#### Supplied data
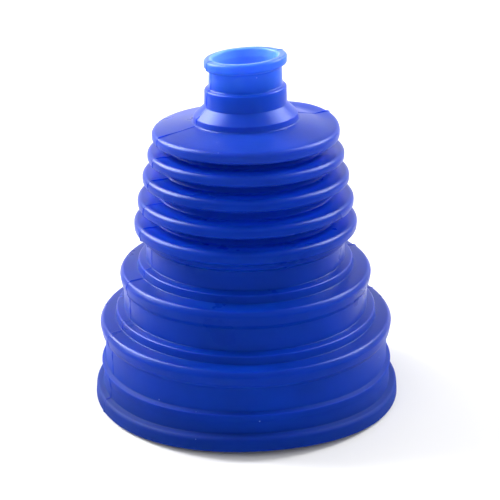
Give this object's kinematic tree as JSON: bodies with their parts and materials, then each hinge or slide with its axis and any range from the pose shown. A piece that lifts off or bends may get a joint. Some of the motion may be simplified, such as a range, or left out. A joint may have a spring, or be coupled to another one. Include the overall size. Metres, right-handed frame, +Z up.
{
  "type": "driveshaft joint boot",
  "caption": "Stepped silicone boot for a driveshaft joint: wide stepped collar, flexing bellows folds and a narrow stepped neck, open at both ends.",
  "frame": {"origin": "centre of the large end's bottom face, where the lip rests", "axes": "+Z up the boot's axis, from the large end to the small end; X and Y are alike"},
  "size_m": [0.1, 0.1, 0.1129],
  "materials": {
    "blue_silicone": "satin moulded silicone, slightly translucent"
  },
  "bodies": {
    "large_end": {"large_collar_3": "blue_silicone", "large_collar_2": "blue_silicone", "large_collar_1": "blue_silicone", "ring_5": "blue_silicone"},
    "root_4_lower": {"root_4_lower": "blue_silicone"},
    "root_4_upper": {"root_4_upper": "blue_silicone"},
    "ring_4": {"ring_4": "blue_silicone"},
    "root_3_lower": {"root_3_lower": "blue_silicone"},
    "root_3_upper": {"root_3_upper": "blue_silicone"},
    "ring_3": {"ring_3": "blue_silicone"},
    "root_2_lower": {"root_2_lower": "blue_silicone"},
    "root_2_upper": {"root_2_upper": "blue_silicone"},
    "ring_2": {"ring_2": "blue_silicone"},
    "root_1_lower": {"root_1_lower": "blue_silicone"},
    "root_1_upper": {"root_1_upper": "blue_silicone"},
    "small_end": {"crown": "blue_silicone", "small_collar_3": "blue_silicone", "small_collar_2": "blue_silicone", "small_collar_1": "blue_silicone"}
  },
  "joints": [
    {"name": "fold_4_stretch", "type": "slide", "parent": "large_end", "child": "root_4_lower", "axis": [0, 0, 1], "range_m": [-0.0008, 0.0015], "stiffness_N_per_m": 4000, "deforming": ["root_4_lower"]},
    {"name": "fold_4_tilt_x", "type": "hinge", "parent": "root_4_lower", "child": "root_4_upper", "pos_m": [0, 0, 0.06335], "axis": [1, 0, 0], "range_deg": [-2.5, 2.5], "stiffness_Nm_per_rad": 2, "deforming": ["root_4_upper"]},
    {"name": "fold_4_tilt_y", "type": "hinge", "parent": "root_4_upper", "child": "ring_4", "pos_m": [0, 0, 0.06335], "axis": [0, 1, 0], "range_deg": [-2.5, 2.5], "stiffness_Nm_per_rad": 2},
    {"name": "fold_3_stretch", "type": "slide", "parent": "ring_4", "child": "root_3_lower", "axis": [0, 0, 1], "range_m": [-0.0008, 0.0015], "stiffness_N_per_m": 4000, "deforming": ["root_3_lower"]},
    {"name": "fold_3_tilt_x", "type": "hinge", "parent": "root_3_lower", "child": "root_3_upper", "pos_m": [0, 0, 0.07105], "axis": [1, 0, 0], "range_deg": [-2.5, 2.5], "stiffness_Nm_per_rad": 2, "deforming": ["root_3_upper"]},
    {"name": "fold_3_tilt_y", "type": "hinge", "parent": "root_3_upper", "child": "ring_3", "pos_m": [0, 0, 0.07105], "axis": [0, 1, 0], "range_deg": [-2.5, 2.5], "stiffness_Nm_per_rad": 2},
    {"name": "fold_2_stretch", "type": "slide", "parent": "ring_3", "child": "root_2_lower", "axis": [0, 0, 1], "range_m": [-0.0008, 0.0015], "stiffness_N_per_m": 4000, "deforming": ["root_2_lower"]},
    {"name": "fold_2_tilt_x", "type": "hinge", "parent": "root_2_lower", "child": "root_2_upper", "pos_m": [0, 0, 0.07855], "axis": [1, 0, 0], "range_deg": [-2.5, 2.5], "stiffness_Nm_per_rad": 2, "deforming": ["root_2_upper"]},
    {"name": "fold_2_tilt_y", "type": "hinge", "parent": "root_2_upper", "child": "ring_2", "pos_m": [0, 0, 0.07855], "axis": [0, 1, 0], "range_deg": [-2.5, 2.5], "stiffness_Nm_per_rad": 2},
    {"name": "fold_1_stretch", "type": "slide", "parent": "ring_2", "child": "root_1_lower", "axis": [0, 0, 1], "range_m": [-0.0008, 0.0015], "stiffness_N_per_m": 4000, "deforming": ["root_1_lower"]},
    {"name": "fold_1_tilt_x", "type": "hinge", "parent": "root_1_lower", "child": "root_1_upper", "pos_m": [0, 0, 0.0853], "axis": [1, 0, 0], "range_deg": [-2.5, 2.5], "stiffness_Nm_per_rad": 2, "deforming": ["root_1_upper"]},
    {"name": "fold_1_tilt_y", "type": "hinge", "parent": "root_1_upper", "child": "small_end", "pos_m": [0, 0, 0.0853], "axis": [0, 1, 0], "range_deg": [-2.5, 2.5], "stiffness_Nm_per_rad": 2}
  ],
  "couplings": [
    {"joint": "fold_3_stretch", "follows": "fold_4_stretch", "ratio": 1},
    {"joint": "fold_3_tilt_x", "follows": "fold_4_tilt_x", "ratio": 1},
    {"joint": "fold_3_tilt_y", "follows": "fold_4_tilt_y", "ratio": 1},
    {"joint": "fold_2_stretch", "follows": "fold_4_stretch", "ratio": 1},
    {"joint": "fold_2_tilt_x", "follows": "fold_4_tilt_x", "ratio": 1},
    {"joint": "fold_2_tilt_y", "follows": "fold_4_tilt_y", "ratio": 1},
    {"joint": "fold_1_stretch", "follows": "fold_4_stretch", "ratio": 1},
    {"joint": "fold_1_tilt_x", "follows": "fold_4_tilt_x", "ratio": 1},
    {"joint": "fold_1_tilt_y", "follows": "fold_4_tilt_y", "ratio": 1}
  ]
}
########
> [Given task]:
From the data above, extract every line in its exact form.

> [Exercise response]:
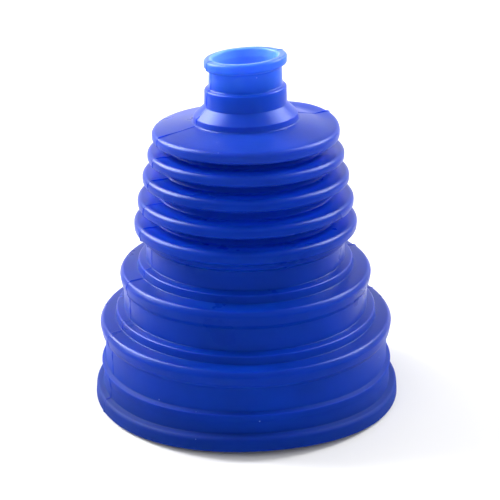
Give this object's kinematic tree as JSON: bodies with their parts and materials, then each hinge or slide with its axis and any range from the pose shown. A piece that lifts off or bends may get a joint. Some of the motion may be simplified, such as a range, or left out. A joint may have a spring, or be coupled to another one. Include the overall size. Metres, right-handed frame, +Z up.
{
  "type": "driveshaft joint boot",
  "caption": "Stepped silicone boot for a driveshaft joint: wide stepped collar, flexing bellows folds and a narrow stepped neck, open at both ends.",
  "frame": {"origin": "centre of the large end's bottom face, where the lip rests", "axes": "+Z up the boot's axis, from the large end to the small end; X and Y are alike"},
  "size_m": [0.1, 0.1, 0.1129],
  "materials": {
    "blue_silicone": "satin moulded silicone, slightly translucent"
  },
  "bodies": {
    "large_end": {"large_collar_3": "blue_silicone", "large_collar_2": "blue_silicone", "large_collar_1": "blue_silicone", "ring_5": "blue_silicone"},
    "root_4_lower": {"root_4_lower": "blue_silicone"},
    "root_4_upper": {"root_4_upper": "blue_silicone"},
    "ring_4": {"ring_4": "blue_silicone"},
    "root_3_lower": {"root_3_lower": "blue_silicone"},
    "root_3_upper": {"root_3_upper": "blue_silicone"},
    "ring_3": {"ring_3": "blue_silicone"},
    "root_2_lower": {"root_2_lower": "blue_silicone"},
    "root_2_upper": {"root_2_upper": "blue_silicone"},
    "ring_2": {"ring_2": "blue_silicone"},
    "root_1_lower": {"root_1_lower": "blue_silicone"},
    "root_1_upper": {"root_1_upper": "blue_silicone"},
    "small_end": {"crown": "blue_silicone", "small_collar_3": "blue_silicone", "small_collar_2": "blue_silicone", "small_collar_1": "blue_silicone"}
  },
  "joints": [
    {"name": "fold_4_stretch", "type": "slide", "parent": "large_end", "child": "root_4_lower", "axis": [0, 0, 1], "range_m": [-0.0008, 0.0015], "stiffness_N_per_m": 4000, "deforming": ["root_4_lower"]},
    {"name": "fold_4_tilt_x", "type": "hinge", "parent": "root_4_lower", "child": "root_4_upper", "pos_m": [0, 0, 0.06335], "axis": [1, 0, 0], "range_deg": [-2.5, 2.5], "stiffness_Nm_per_rad": 2, "deforming": ["root_4_upper"]},
    {"name": "fold_4_tilt_y", "type": "hinge", "parent": "root_4_upper", "child": "ring_4", "pos_m": [0, 0, 0.06335], "axis": [0, 1, 0], "range_deg": [-2.5, 2.5], "stiffness_Nm_per_rad": 2},
    {"name": "fold_3_stretch", "type": "slide", "parent": "ring_4", "child": "root_3_lower", "axis": [0, 0, 1], "range_m": [-0.0008, 0.0015], "stiffness_N_per_m": 4000, "deforming": ["root_3_lower"]},
    {"name": "fold_3_tilt_x", "type": "hinge", "parent": "root_3_lower", "child": "root_3_upper", "pos_m": [0, 0, 0.07105], "axis": [1, 0, 0], "range_deg": [-2.5, 2.5], "stiffness_Nm_per_rad": 2, "deforming": ["root_3_upper"]},
    {"name": "fold_3_tilt_y", "type": "hinge", "parent": "root_3_upper", "child": "ring_3", "pos_m": [0, 0, 0.07105], "axis": [0, 1, 0], "range_deg": [-2.5, 2.5], "stiffness_Nm_per_rad": 2},
    {"name": "fold_2_stretch", "type": "slide", "parent": "ring_3", "child": "root_2_lower", "axis": [0, 0, 1], "range_m": [-0.0008, 0.0015], "stiffness_N_per_m": 4000, "deforming": ["root_2_lower"]},
    {"name": "fold_2_tilt_x", "type": "hinge", "parent": "root_2_lower", "child": "root_2_upper", "pos_m": [0, 0, 0.07855], "axis": [1, 0, 0], "range_deg": [-2.5, 2.5], "stiffness_Nm_per_rad": 2, "deforming": ["root_2_upper"]},
    {"name": "fold_2_tilt_y", "type": "hinge", "parent": "root_2_upper", "child": "ring_2", "pos_m": [0, 0, 0.07855], "axis": [0, 1, 0], "range_deg": [-2.5, 2.5], "stiffness_Nm_per_rad": 2},
    {"name": "fold_1_stretch", "type": "slide", "parent": "ring_2", "child": "root_1_lower", "axis": [0, 0, 1], "range_m": [-0.0008, 0.0015], "stiffness_N_per_m": 4000, "deforming": ["root_1_lower"]},
    {"name": "fold_1_tilt_x", "type": "hinge", "parent": "root_1_lower", "child": "root_1_upper", "pos_m": [0, 0, 0.0853], "axis": [1, 0, 0], "range_deg": [-2.5, 2.5], "stiffness_Nm_per_rad": 2, "deforming": ["root_1_upper"]},
    {"name": "fold_1_tilt_y", "type": "hinge", "parent": "root_1_upper", "child": "small_end", "pos_m": [0, 0, 0.0853], "axis": [0, 1, 0], "range_deg": [-2.5, 2.5], "stiffness_Nm_per_rad": 2}
  ],
  "couplings": [
    {"joint": "fold_3_stretch", "follows": "fold_4_stretch", "ratio": 1},
    {"joint": "fold_3_tilt_x", "follows": "fold_4_tilt_x", "ratio": 1},
    {"joint": "fold_3_tilt_y", "follows": "fold_4_tilt_y", "ratio": 1},
    {"joint": "fold_2_stretch", "follows": "fold_4_stretch", "ratio": 1},
    {"joint": "fold_2_tilt_x", "follows": "fold_4_tilt_x", "ratio": 1},
    {"joint": "fold_2_tilt_y", "follows": "fold_4_tilt_y", "ratio": 1},
    {"joint": "fold_1_stretch", "follows": "fold_4_stretch", "ratio": 1},
    {"joint": "fold_1_tilt_x", "follows": "fold_4_tilt_x", "ratio": 1},
    {"joint": "fold_1_tilt_y", "follows": "fold_4_tilt_y", "ratio": 1}
  ]
}